The installation process is as simple as double-clicking the Windows installer package and in two minutes PRTG is reasy for Auto Discovery: once credentials are provided objects are found and the topology is populated according to the tree structure mentioned before. PRTG collection and monitoring immediately begins. PRTG also provides for HA and protection of collected data: clustering comes with any license size, just deploy a second node, enable the cluster feature and the secondary node will kick in in case of failure of the primary one.

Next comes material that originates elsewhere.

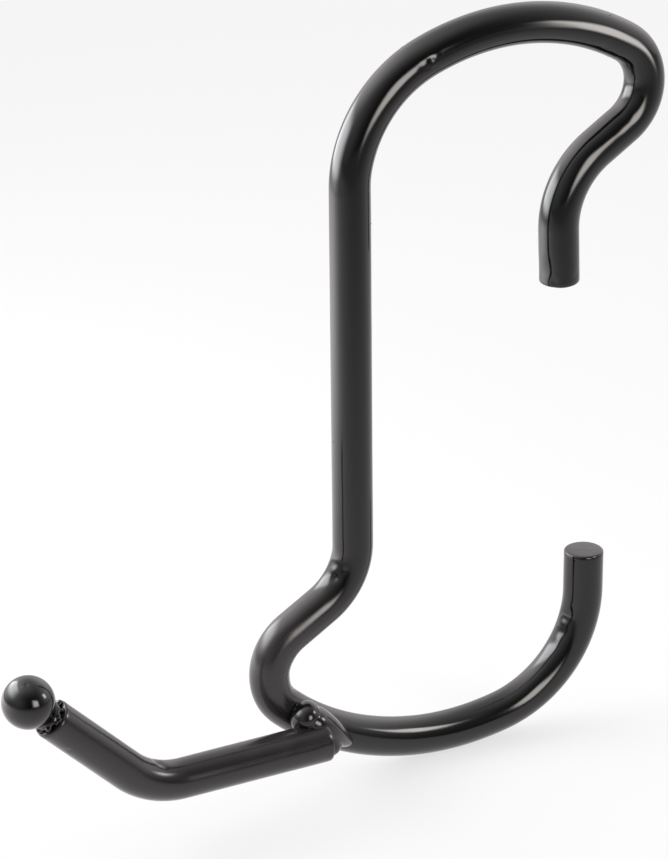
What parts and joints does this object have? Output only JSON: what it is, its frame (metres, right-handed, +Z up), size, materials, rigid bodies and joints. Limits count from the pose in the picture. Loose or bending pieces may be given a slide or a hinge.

Christian Zeh ran a live demo of PRTG during the TFDx seession. I believe that seeing is believing so I would suggest you to head to the Tech Field Day website and see for yourself either from here or from the TFD Website:
PRTG is deifintely an interesting product, it might not cover extremely specialized needs that require vendor or technology specific tools, but it does an incredible job at putting together a broad wealth of information coming from any corner of your infrastructure, visualizing them in a simple and effective way and allowing the IT admins to monitor their assets with little if no overhead at all. Being free for 100 sensors (or fully unlocked for 30 days in Eval Mode) makes it a no brainer to test it before eventually deciding to purchase it.
Disclaimer: I have been kindly invited by Gestalt IT to attend Tech Field Day Extra sessions while I was in Barcelona for VMworld Europe. Gestalt IT did not pay for travel, accomodation and meals and I was no under obligation to write blogposts, tweet or endorse any of the vendors that presented at TFDx.